Quit looking for Him in that soft lullaby. He's not on the mountain. He's not in the manger anymore. He's not the babe wrapped in swaddling clothes.

He's the Warrior King. He's down in that valley of the shadow of Death. He's got the scars to prove it. He's earned this. He's not afraid to go. Have you got the guts to follow into that unsafe place, into the dark, alone, with nothing but your whispered prayer to Him on your lips to give you courage for the next step?

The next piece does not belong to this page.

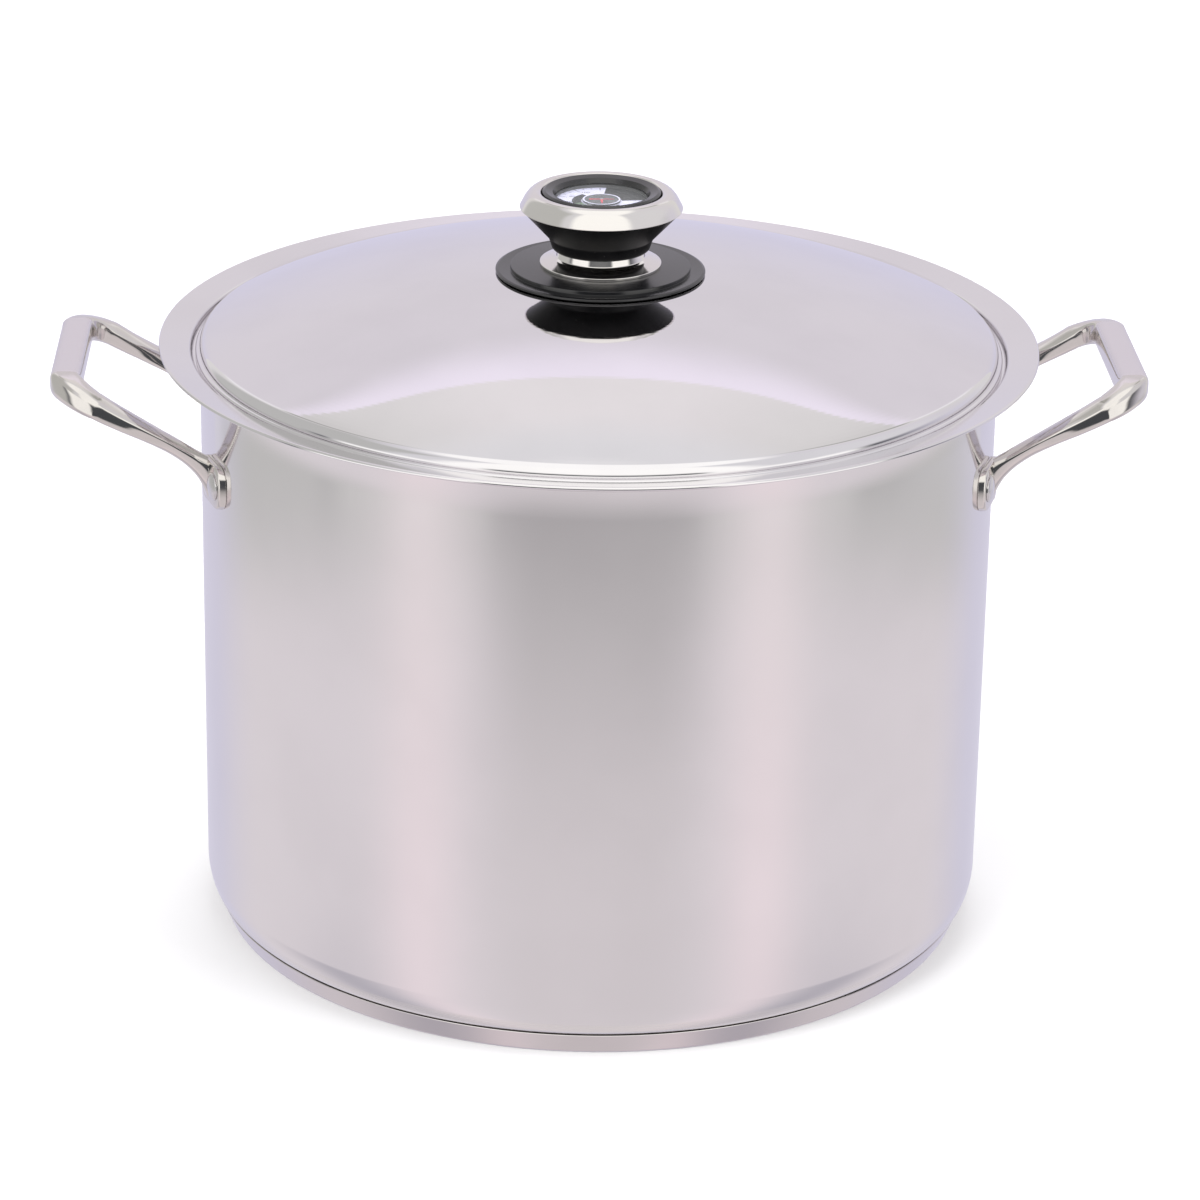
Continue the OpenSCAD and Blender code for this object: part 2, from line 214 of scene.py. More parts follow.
def body_steel():
    """The pot's sheet: polished outside, brushed round the inside."""
    colour, inner_colour = srgb(236, 234, 235), srgb(238, 236, 234)
    polished, brushed = 0.085, 0.27
    mid_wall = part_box("base_cap")[1][0] + 0.0028
    mid_floor = 0.0091
    mat, tree, shader = new_material("steel_body", colour, 1.0, 0.08)
    at = Place(tree)
    inside = at.radius.step(mid_wall, mid_wall - 0.0004) * at.z.step(mid_floor - 0.0003, mid_floor + 0.0003)
    cloud = noise(tree, at.co, detail=4, scale=18)
    upright = noise(tree, combine(tree, at.angle * 620.0, at.z * 7.0, 0.0), detail=3)
    rings = noise(tree, combine(tree, at.radius * 3000.0, at.z * 3000.0, at.angle * 2.0), detail=2)
    tone_out = mottled(tree, cloud, colour, 0.03)
    tree.links.new(blend(tree, inside, tone_out, inner_colour), shader.inputs["Base Color"])
    outer = (cloud - 0.5) * 0.03 + (upright - 0.5) * 0.03 + wiped(tree, at, 50.0, 30.0) * 0.015 + polished
    inner = (rings - 0.5) * 0.12 + brushed
    feed(tree, shader.inputs["Roughness"], outer + (inner - outer) * inside)
    waves = bumped(tree, noise(tree, at.co, detail=1, scale=8), 80 * MICRON)
    lines = upright + (rings * 3.0 - upright) * inside
    tree.links.new(bumped(tree, lines, 2.5 * MICRON, waves), shader.inputs["Normal"])
    return mat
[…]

Is that next step insane? Is it absolutely ridiculous? Is it impossible? It doesn't matter. The only important question worth asking is this: "Is my Father there?" If He is, then run to Him. Leap to Him. Throw yourself out of the boat, just like Peter did when he realized he had a second chance to come under the love of Jesus. How amazing for him to discover that he'd never actually fallen out of the love of his Maker. Jesus loved him all along. In spite of who you are, he loves you the same. Up on the mountain we bask in the Glory of Jesus, but down in the valley we realize what a Friend He is to us.

My friend Patchouko was translating for me in church as I gave the message on Sunday. While we were waiting at the altar to speak, his little boy Joshua got away from the moms. Down the middle of the aisle he came, coaxed at every chair by the next momma in line, trying to keep him from walking to the altar.

I was last in line before Patchouko. Joshua came to me. He tried to force a smile, but it wouldn't come. He couldn't take his eyes off of his Dad. I just wouldn't do. He had to come to his Dad.

In front of the church he climbed up onto the altar and into his father's arms, coming to perfect peace, finally at rest. He let out a big sigh, wrapped up in a smile.

It was a beautiful picture to me. It's where we all need to be, walking, even through the valley if we must, but with our eyes fixed on Jesus.  Not on everyone else, what they think, and whether or not they approve.  Just Jesus.